[Exercise directions]
Pull every line containing the word "return" from the records.
[begin Entries shown]
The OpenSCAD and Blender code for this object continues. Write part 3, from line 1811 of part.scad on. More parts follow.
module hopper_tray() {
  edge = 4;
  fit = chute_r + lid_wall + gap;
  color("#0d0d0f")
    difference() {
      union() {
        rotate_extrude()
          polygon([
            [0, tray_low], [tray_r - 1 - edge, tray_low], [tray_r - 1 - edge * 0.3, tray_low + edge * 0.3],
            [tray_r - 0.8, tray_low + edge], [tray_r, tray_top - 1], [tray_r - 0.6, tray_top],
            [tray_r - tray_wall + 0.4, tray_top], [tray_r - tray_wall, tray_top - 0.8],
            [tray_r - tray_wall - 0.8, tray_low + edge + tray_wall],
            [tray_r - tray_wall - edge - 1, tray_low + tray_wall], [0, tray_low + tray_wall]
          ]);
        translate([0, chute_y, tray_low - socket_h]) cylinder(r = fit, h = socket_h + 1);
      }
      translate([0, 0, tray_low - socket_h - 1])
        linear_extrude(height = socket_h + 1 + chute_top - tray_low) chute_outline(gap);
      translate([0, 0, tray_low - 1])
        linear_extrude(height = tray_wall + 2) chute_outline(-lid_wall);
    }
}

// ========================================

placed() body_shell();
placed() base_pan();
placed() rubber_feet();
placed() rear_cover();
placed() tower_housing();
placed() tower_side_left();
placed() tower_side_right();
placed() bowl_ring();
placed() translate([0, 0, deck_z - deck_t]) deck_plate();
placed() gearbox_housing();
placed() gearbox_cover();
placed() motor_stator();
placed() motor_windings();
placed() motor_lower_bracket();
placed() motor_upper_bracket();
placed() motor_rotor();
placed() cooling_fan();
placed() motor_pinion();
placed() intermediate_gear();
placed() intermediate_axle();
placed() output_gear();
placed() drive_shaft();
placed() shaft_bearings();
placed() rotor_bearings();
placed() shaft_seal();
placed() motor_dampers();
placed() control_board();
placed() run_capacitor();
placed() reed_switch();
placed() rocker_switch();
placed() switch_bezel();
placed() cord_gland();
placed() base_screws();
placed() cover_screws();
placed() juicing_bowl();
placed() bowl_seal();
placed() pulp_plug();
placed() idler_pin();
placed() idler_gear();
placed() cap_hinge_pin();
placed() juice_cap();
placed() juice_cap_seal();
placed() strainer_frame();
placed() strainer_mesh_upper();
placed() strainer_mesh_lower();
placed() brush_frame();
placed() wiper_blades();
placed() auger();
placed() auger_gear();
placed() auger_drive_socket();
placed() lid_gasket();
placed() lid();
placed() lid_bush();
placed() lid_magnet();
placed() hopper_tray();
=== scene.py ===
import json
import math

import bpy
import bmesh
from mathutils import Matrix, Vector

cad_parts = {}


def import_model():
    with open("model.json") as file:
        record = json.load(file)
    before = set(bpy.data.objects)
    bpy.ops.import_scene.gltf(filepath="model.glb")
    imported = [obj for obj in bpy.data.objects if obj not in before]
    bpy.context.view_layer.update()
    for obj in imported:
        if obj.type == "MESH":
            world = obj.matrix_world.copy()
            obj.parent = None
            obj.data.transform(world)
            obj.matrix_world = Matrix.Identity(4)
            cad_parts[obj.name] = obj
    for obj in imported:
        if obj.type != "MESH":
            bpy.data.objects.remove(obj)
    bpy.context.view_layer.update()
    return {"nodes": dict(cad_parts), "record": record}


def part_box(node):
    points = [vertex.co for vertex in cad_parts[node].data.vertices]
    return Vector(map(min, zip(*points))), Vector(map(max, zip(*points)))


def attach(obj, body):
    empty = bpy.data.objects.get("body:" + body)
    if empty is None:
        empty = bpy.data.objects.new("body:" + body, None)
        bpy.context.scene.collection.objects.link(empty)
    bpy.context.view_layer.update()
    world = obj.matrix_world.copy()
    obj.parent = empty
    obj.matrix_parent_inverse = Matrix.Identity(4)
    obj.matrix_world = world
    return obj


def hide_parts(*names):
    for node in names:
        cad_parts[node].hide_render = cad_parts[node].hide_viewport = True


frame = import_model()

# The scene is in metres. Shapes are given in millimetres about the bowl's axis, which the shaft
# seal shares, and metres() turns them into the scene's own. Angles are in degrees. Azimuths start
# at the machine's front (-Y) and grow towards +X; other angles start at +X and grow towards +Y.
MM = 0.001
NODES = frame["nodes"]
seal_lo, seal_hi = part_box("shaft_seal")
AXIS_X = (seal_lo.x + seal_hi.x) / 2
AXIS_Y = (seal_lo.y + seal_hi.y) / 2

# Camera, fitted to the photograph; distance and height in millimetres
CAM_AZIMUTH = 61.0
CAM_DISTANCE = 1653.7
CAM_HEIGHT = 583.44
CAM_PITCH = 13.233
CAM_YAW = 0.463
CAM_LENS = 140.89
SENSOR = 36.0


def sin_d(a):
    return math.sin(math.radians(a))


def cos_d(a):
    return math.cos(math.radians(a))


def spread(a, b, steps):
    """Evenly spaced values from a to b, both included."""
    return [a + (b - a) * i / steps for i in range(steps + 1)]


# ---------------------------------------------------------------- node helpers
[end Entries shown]
[begin Entries shown]
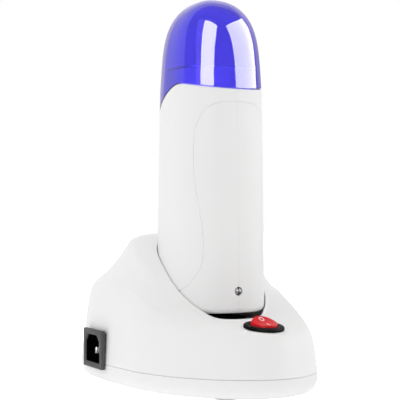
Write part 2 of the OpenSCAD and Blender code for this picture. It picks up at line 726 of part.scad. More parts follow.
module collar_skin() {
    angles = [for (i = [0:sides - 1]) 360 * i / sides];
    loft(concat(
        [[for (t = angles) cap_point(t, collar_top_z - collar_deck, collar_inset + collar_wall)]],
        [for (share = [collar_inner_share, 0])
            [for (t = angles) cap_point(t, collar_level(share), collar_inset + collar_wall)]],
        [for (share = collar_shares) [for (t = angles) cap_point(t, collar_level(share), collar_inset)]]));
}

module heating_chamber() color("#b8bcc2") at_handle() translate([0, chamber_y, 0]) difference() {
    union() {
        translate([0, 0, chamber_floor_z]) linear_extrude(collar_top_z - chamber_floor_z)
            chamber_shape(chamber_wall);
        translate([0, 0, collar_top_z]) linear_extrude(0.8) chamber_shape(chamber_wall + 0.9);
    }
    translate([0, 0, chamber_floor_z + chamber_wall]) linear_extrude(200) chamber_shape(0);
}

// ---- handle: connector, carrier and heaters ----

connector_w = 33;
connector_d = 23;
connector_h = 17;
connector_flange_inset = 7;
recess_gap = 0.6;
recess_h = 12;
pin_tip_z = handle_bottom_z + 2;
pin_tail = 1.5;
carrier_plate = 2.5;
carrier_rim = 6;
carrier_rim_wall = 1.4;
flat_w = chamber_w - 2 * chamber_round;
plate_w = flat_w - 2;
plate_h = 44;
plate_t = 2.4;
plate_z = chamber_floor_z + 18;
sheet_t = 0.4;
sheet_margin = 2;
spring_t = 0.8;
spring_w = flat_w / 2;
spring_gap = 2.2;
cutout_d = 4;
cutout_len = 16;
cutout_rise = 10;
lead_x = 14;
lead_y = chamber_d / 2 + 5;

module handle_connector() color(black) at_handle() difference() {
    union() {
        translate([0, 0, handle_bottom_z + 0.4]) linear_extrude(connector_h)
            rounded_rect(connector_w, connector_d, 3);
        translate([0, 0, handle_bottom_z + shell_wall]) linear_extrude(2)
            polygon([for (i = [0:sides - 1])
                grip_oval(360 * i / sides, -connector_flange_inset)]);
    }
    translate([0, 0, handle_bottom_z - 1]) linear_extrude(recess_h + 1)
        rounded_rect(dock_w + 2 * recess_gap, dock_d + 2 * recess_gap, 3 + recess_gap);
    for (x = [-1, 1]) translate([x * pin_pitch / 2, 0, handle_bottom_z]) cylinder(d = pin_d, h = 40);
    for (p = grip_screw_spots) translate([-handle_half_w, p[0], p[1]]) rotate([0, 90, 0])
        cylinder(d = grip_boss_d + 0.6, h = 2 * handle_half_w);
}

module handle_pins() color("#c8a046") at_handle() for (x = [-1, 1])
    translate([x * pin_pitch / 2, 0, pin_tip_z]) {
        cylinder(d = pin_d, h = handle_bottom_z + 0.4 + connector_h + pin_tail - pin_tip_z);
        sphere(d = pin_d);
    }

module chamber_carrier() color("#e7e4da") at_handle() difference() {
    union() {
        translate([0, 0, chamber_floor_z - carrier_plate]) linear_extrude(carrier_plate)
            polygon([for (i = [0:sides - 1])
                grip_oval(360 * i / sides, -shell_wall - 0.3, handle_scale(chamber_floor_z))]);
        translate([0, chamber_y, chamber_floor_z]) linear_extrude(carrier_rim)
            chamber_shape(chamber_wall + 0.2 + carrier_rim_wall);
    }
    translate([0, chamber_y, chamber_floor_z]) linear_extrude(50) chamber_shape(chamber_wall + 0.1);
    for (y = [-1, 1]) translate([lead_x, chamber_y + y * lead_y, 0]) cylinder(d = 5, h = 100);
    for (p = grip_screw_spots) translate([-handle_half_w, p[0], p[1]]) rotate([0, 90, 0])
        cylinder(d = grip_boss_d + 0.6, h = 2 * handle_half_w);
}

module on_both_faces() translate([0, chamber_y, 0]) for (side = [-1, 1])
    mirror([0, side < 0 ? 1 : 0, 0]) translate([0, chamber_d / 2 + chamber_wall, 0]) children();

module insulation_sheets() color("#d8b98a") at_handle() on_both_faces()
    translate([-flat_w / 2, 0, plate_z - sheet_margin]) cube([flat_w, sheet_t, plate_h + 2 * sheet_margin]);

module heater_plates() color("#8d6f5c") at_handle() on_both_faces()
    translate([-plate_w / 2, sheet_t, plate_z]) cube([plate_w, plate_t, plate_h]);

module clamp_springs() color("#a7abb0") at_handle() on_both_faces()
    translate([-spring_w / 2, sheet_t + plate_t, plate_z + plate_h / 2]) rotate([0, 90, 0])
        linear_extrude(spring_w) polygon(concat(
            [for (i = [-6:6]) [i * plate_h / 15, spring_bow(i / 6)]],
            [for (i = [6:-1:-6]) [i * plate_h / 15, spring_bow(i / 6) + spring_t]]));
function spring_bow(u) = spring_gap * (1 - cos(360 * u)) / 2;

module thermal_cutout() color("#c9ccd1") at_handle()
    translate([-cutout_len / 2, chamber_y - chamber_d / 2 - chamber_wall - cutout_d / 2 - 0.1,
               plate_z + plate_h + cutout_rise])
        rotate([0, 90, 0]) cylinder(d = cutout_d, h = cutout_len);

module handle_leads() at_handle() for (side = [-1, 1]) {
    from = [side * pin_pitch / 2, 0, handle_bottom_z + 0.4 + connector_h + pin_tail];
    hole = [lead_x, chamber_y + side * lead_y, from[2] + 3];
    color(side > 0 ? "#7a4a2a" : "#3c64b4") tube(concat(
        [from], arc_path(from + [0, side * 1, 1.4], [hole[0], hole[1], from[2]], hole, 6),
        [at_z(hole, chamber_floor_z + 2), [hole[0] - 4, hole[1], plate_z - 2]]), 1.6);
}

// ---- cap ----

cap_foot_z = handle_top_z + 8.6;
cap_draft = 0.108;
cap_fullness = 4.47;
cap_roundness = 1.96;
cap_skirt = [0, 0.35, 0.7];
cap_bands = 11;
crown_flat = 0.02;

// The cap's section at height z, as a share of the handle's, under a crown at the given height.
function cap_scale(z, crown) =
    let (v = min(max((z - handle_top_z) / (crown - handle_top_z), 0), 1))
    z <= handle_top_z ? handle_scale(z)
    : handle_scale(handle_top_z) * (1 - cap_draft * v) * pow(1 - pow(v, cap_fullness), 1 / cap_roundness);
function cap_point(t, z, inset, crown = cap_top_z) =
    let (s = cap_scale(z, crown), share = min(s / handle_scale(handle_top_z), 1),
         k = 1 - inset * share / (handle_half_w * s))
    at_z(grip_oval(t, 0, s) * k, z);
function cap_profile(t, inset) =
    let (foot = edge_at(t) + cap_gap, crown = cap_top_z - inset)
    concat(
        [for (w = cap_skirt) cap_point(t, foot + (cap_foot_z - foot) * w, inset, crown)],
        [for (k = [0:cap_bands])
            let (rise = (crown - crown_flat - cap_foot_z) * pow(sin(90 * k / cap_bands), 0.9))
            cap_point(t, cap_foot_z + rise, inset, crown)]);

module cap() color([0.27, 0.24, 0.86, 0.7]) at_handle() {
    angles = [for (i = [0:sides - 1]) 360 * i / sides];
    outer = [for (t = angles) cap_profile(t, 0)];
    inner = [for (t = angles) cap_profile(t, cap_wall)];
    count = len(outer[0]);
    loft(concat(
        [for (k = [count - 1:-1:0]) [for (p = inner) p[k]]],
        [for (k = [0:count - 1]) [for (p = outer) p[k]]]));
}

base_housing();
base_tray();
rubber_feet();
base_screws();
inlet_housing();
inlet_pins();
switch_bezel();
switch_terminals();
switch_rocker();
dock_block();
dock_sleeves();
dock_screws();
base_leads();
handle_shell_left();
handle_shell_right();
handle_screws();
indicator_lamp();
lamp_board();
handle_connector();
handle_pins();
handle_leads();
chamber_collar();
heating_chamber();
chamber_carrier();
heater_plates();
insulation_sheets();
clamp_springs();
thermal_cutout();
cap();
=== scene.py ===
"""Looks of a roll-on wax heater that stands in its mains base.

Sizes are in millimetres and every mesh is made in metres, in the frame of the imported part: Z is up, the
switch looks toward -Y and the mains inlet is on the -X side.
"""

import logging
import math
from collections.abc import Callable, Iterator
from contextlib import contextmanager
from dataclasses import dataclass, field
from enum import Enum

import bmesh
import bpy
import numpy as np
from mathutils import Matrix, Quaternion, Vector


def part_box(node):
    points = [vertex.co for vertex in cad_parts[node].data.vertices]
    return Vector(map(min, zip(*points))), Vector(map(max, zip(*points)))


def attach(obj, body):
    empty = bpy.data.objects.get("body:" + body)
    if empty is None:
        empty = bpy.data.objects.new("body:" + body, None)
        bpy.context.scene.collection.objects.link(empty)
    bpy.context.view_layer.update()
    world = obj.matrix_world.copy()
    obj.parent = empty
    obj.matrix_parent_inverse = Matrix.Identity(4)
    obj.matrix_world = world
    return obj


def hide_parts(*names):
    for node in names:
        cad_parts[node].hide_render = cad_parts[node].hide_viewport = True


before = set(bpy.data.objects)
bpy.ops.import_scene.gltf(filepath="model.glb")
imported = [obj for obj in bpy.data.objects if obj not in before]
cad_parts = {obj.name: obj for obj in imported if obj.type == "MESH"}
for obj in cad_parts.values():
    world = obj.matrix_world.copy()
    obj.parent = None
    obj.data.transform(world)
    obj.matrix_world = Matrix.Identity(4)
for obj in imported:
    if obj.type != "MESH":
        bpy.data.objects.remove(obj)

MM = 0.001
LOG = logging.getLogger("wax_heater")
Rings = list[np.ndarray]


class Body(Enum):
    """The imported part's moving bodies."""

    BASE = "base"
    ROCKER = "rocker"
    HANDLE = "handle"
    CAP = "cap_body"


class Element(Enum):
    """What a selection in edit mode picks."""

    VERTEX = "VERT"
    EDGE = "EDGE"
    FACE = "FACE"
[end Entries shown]
[begin Entries shown]
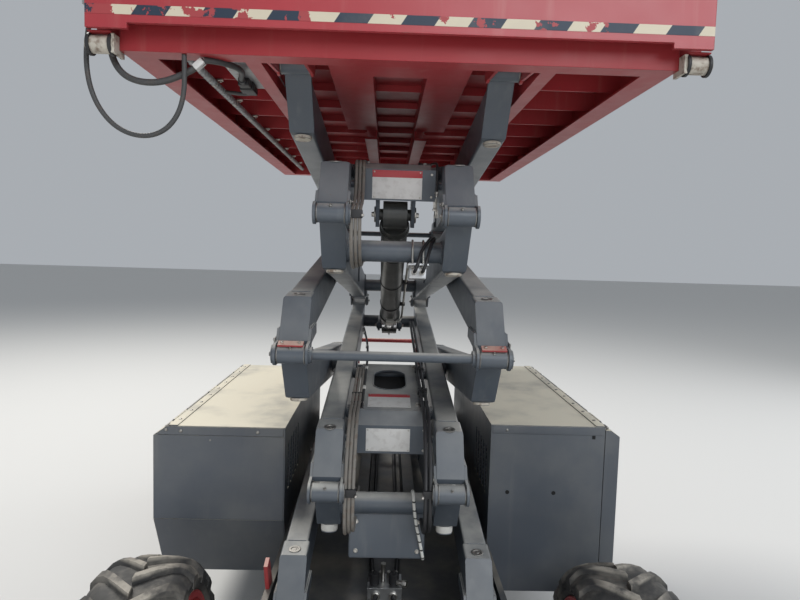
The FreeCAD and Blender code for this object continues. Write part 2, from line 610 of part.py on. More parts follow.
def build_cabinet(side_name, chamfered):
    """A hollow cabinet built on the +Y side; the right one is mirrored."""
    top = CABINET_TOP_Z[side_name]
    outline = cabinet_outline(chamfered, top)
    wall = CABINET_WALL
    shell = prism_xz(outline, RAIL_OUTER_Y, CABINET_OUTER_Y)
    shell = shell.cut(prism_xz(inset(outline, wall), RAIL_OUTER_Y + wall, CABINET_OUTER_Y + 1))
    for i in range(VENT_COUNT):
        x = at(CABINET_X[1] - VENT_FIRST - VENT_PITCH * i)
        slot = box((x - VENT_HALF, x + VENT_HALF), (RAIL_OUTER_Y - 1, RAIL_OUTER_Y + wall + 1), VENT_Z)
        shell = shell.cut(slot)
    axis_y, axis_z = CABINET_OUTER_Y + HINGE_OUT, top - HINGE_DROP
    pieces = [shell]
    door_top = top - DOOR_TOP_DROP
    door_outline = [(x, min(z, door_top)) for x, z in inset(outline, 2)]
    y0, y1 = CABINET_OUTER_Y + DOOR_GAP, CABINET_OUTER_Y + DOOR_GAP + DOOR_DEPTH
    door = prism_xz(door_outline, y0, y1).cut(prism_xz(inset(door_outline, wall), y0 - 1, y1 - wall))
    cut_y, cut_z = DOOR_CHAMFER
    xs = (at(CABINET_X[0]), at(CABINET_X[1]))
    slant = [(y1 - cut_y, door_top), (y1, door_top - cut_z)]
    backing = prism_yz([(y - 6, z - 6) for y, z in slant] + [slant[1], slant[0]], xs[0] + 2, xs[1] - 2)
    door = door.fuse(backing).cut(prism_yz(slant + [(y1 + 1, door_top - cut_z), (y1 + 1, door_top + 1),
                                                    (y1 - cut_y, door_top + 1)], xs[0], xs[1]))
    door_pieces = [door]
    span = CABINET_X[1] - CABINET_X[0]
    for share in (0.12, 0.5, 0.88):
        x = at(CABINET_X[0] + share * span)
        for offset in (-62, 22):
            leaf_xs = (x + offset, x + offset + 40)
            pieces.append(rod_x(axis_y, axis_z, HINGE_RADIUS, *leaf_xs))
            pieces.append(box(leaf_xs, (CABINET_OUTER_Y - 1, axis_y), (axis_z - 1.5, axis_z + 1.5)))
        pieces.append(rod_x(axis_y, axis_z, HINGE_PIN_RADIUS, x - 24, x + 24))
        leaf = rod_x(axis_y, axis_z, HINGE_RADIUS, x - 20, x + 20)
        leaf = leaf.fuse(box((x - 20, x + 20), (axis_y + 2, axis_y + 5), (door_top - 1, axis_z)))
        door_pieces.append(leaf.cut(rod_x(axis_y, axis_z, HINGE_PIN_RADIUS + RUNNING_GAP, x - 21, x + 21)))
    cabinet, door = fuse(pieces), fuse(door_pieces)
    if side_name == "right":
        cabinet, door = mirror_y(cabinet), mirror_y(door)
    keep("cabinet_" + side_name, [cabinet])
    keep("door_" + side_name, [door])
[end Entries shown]
[The response]
    return {"nodes": dict(cad_parts), "record": record}
    return Vector(map(min, zip(*points))), Vector(map(max, zip(*points)))
    return obj
    return math.sin(math.radians(a))
    return math.cos(math.radians(a))
    return [a + (b - a) * i / steps for i in range(steps + 1)]
    return Vector(map(min, zip(*points))), Vector(map(max, zip(*points)))
    return obj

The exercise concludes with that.